╔══

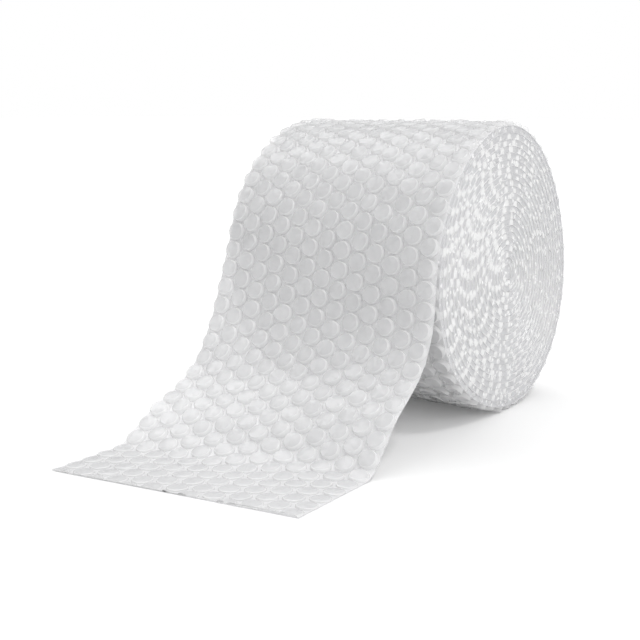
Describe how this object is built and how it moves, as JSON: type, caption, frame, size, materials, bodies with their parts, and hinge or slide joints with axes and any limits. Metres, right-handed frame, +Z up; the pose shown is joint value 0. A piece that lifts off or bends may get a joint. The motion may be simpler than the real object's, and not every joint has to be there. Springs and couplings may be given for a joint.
{
  "type": "bubble wrap roll",
  "caption": "Coreless roll of clear air bubble film standing on its turns, its free end drawn down off the front and out flat over the floor.",
  "frame": {"origin": "on the floor below the roll's axis, at the middle of the web's width, in the flat spot that the roll stands on", "axes": "+X along the roll's axis, towards the end that the tail's shorter edge is on; the tail runs out towards -Y; +Z up from the floor"},
  "size_m": [0.3, 0.673, 0.3699],
  "materials": {
    "bubble_film": "clear low-density polyethylene film, vacuum formed into air bubbles and laminated to a flat film; glossy, and milky white where many layers lie behind each other"
  },
  "bodies": {
    "root": {"bubble_web": "bubble_film"}
  },
  "joints": []
}
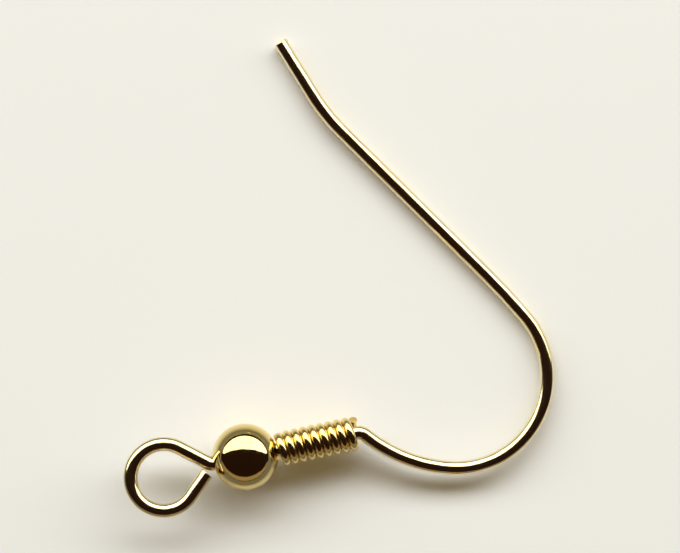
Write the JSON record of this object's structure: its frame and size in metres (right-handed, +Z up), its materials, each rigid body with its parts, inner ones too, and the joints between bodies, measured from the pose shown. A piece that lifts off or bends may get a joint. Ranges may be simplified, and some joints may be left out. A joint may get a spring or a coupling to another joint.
{
  "type": "ear wire",
  "caption": "Ear wire for pierced ears: a fish-hook of round wire with a drop loop, and a drilled bead and a wound coil on its shank.",
  "frame": {"origin": "middle of the bounding box on the surface that the ear wire lies on", "axes": "+X along the shank from the drop loop to the hook, +Y towards the open leg's tip, +Z up from the surface"},
  "size_m": [0.02, 0.021, 0.003],
  "materials": {
    "gold_plated_wire": "bright gold plating over drawn wire",
    "gold_plated_bead": "bright gold plating over a polished bead",
    "gold_plated_coil": "bright gold plating over thin wound wire"
  },
  "bodies": {
    "root": {"ear_hook": "gold_plated_wire", "ball": "gold_plated_bead", "coil": "gold_plated_coil"}
  },
  "joints": []
}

╚══

#### [GOAL OF THE EXERCISE]
Please quote the records above exactly, without skipping a line.

#### [COMPLETE RESPONSE]
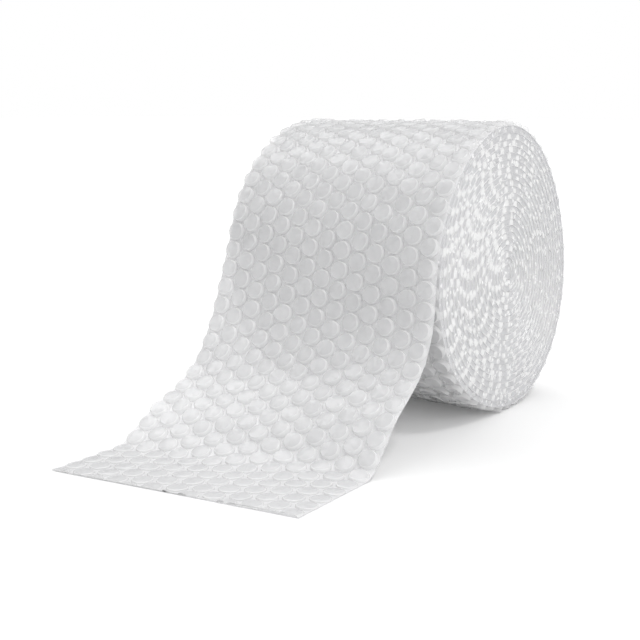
Describe how this object is built and how it moves, as JSON: type, caption, frame, size, materials, bodies with their parts, and hinge or slide joints with axes and any limits. Metres, right-handed frame, +Z up; the pose shown is joint value 0. A piece that lifts off or bends may get a joint. The motion may be simpler than the real object's, and not every joint has to be there. Springs and couplings may be given for a joint.
{
  "type": "bubble wrap roll",
  "caption": "Coreless roll of clear air bubble film standing on its turns, its free end drawn down off the front and out flat over the floor.",
  "frame": {"origin": "on the floor below the roll's axis, at the middle of the web's width, in the flat spot that the roll stands on", "axes": "+X along the roll's axis, towards the end that the tail's shorter edge is on; the tail runs out towards -Y; +Z up from the floor"},
  "size_m": [0.3, 0.673, 0.3699],
  "materials": {
    "bubble_film": "clear low-density polyethylene film, vacuum formed into air bubbles and laminated to a flat film; glossy, and milky white where many layers lie behind each other"
  },
  "bodies": {
    "root": {"bubble_web": "bubble_film"}
  },
  "joints": []
}
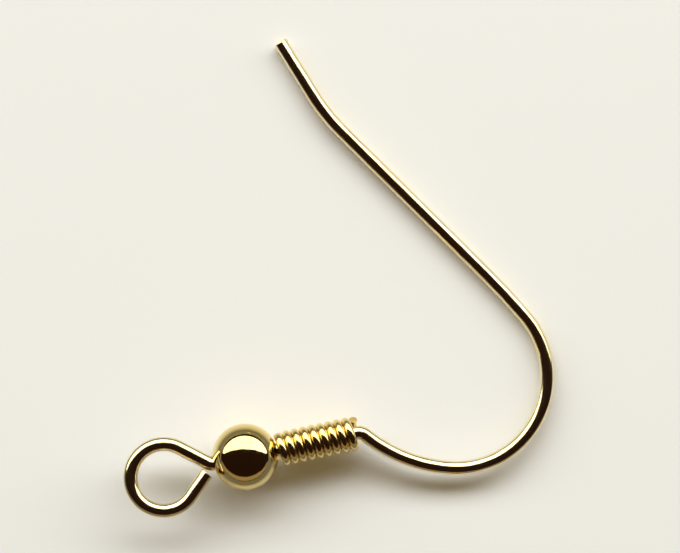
Write the JSON record of this object's structure: its frame and size in metres (right-handed, +Z up), its materials, each rigid body with its parts, inner ones too, and the joints between bodies, measured from the pose shown. A piece that lifts off or bends may get a joint. Ranges may be simplified, and some joints may be left out. A joint may get a spring or a coupling to another joint.
{
  "type": "ear wire",
  "caption": "Ear wire for pierced ears: a fish-hook of round wire with a drop loop, and a drilled bead and a wound coil on its shank.",
  "frame": {"origin": "middle of the bounding box on the surface that the ear wire lies on", "axes": "+X along the shank from the drop loop to the hook, +Y towards the open leg's tip, +Z up from the surface"},
  "size_m": [0.02, 0.021, 0.003],
  "materials": {
    "gold_plated_wire": "bright gold plating over drawn wire",
    "gold_plated_bead": "bright gold plating over a polished bead",
    "gold_plated_coil": "bright gold plating over thin wound wire"
  },
  "bodies": {
    "root": {"ear_hook": "gold_plated_wire", "ball": "gold_plated_bead", "coil": "gold_plated_coil"}
  },
  "joints": []
}